Do you think she was jealous or simply overprotective when she conspired to get Penelope, Chip’s surly French wife, sent back to her native land?
I don’t think Christine believes she has any competition. Maybe in her darkest hour, she has a lot of doubts, but she’d never admit to anything like jealousy. And she understands Penelope as a mother: Here’s another distraught child and in some weird way, they might be good for each other. But Chip does everything she can for Penelope, and she’s ungrateful. So she believes that Penelope is more of a threat to Chip’s happiness than she is a threat to Christine. Christine definitely wouldn’t have done that out of jealousy. Nothing makes her happier than to have her children with her, but if push comes to shove, she just wants them to be happy. She’d like for them to get married and live with her in her house! That’s how my mom was.
In addition to your real-life mother, do you have any favorite television moms that you drew inspiration from?
TV moms are really fascinating, because we really do grow up with them. I loved Marion Ross as Richie Cunningham’s mom on Happy Days. And Aunt Bee from The Andy Griffith Show — I always thought of her as a mom and she resembled my mother a little bit. June Cleaver from Leave it to Beaver is one of my favorites, her and her husband who never had a job. [Laughs] My mom had 11 children and was always in the kitchen or the laundry room, and June was also only ever in the kitchen or the laundry room. If you notice with Christine, though, she’s everywhere.
We’re meeting Christine as a widow, but there have been references to her married life and what she was like as a younger woman. Do you have her backstory worked out in your own mind?
I think she had an unhappy marriage — not when her husband was well, but when he was unwell and she couldn’t reach him. Christine is all about saving people, and I don’t think she could save her husband [from committing suicide]. She couldn’t make her husband as happy as she wanted, and I think that was probably a problem for her.
Was it difficult to match your conception of the character to the show’s often tricky comic tone?
We shot the pilot in a fairly short amount of time and under secrecy. That’s Louis C.K.’s modus operandi: He’d rather just roll something out and see the honest reaction to it, rather than do a big “Hey look at me!” thing for six months and then release it. I got to the set, got the outfit and wig on and embraced it right away. I was like, “You’re playing this mom.” When I came on set, they laughed when they saw me, but a laugh like, “This is fantastic,” and not “This is cartoonish.” That was a really good thing. I’m lucky that I have my mother’s intuition, because I stepped right in line with their direction. I’m also lucky that I didn’t have 100 scenes in the first episode. I had one scene, and there was a good chunk of time to connect with Chip. I was in my element, because the scene took place in Christine’s kitchen, and I was able to use my mom’s delight in something like different flavors of a mango drink.
You submitted the fourth episode, “Easter in Bakersfield,” for Emmy consideration. That’s something of a turning point for the series; with that episode, Baskets becomes a portrait of a family, and not just a portrait of Chip.

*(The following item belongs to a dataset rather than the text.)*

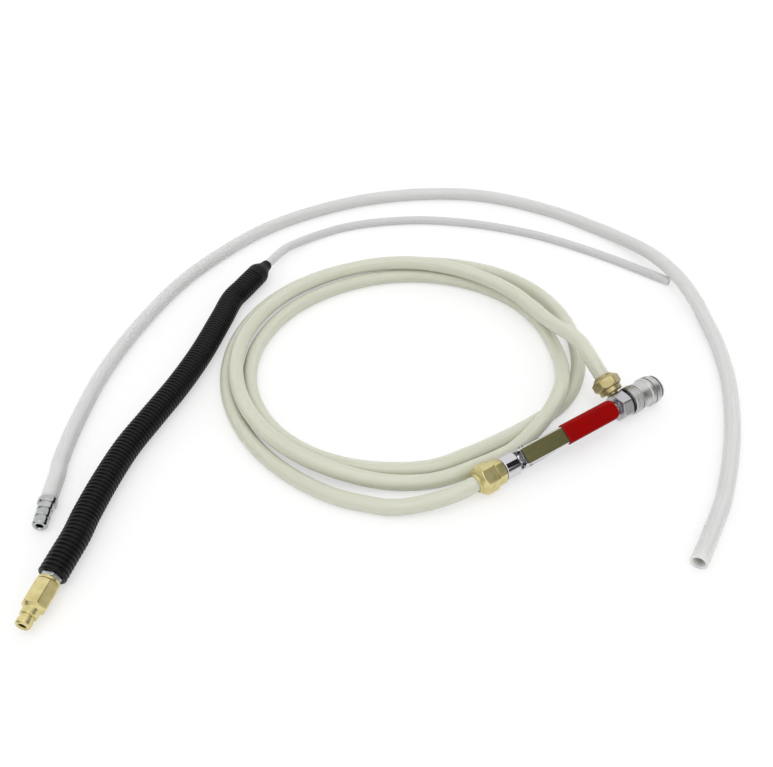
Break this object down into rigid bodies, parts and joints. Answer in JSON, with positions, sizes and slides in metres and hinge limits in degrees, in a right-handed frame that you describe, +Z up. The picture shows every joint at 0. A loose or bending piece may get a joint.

Yeah, that’s when everything solidifies. It’s an episode I love because it ties in Christine’s past, present, and hopefully future. You get to meet her mom, and see that she’s done her damage [on her daughter]. And then you see the reconnection between Christine and Chip; they’re sitting there together like two peas in a pod by the slot machines. That’s what it’s like with families, it has to get messy before it can get better. I just got all the new scripts for Season 2 last night, and I’m really excited about them. Everyone has a lot to do; the Baskets family is super-busy and adventurous next season!
This is your first Primetime Emmy nomination. Is it gratifying to be nominated for this show in particular?
It’s great, because otherwise people would have been like, “You got robbed! I voted for you — I’m so sorry!” I’m really happy I got it, and it’s a very fulfilling thing. People scoff about the idea that being nominated is a great thing, but I know how many people I competed with. I watched all the nominees, and there were so many great performances in my category that I don’t know how people even pare it down to five or six nominees. The rest is out of my hands. As Christine says, “I have a good feeling!” [Laughs] Even though she could be completely wrong, she always has a good feeling.
Are you also pleased that your performance is being recognized at a time when gender is an issue in the forefront of the public consciousness thanks to series like Transparent or real-life issues like the North Carolina bathroom bill?
Transparent is fantastic; it’s so powerful on every level and so honest. And I think Christine does something really [positive]. Casting me as Christine and not making it cartoonish says something about the times we live in. In a different time, like the ‘80s or ‘90s, that casting would have been ridiculous. Now it’s, “What a clever idea!” There’s a reason why we’re so interested in dramas that play out family situations and talk about how people live. I think television is responsible for changing many things, not just in this country but the world. For example, I’ve always felt like the fall of the Soviet Union had as much to do with Dynasty and Dallas as it did anything else. People saw it and started thinking, “We want to live like that!” Television was originally given to us as an educational tool, and I think it still is.
Season 2 of Baskets will premieres on FX in 2017.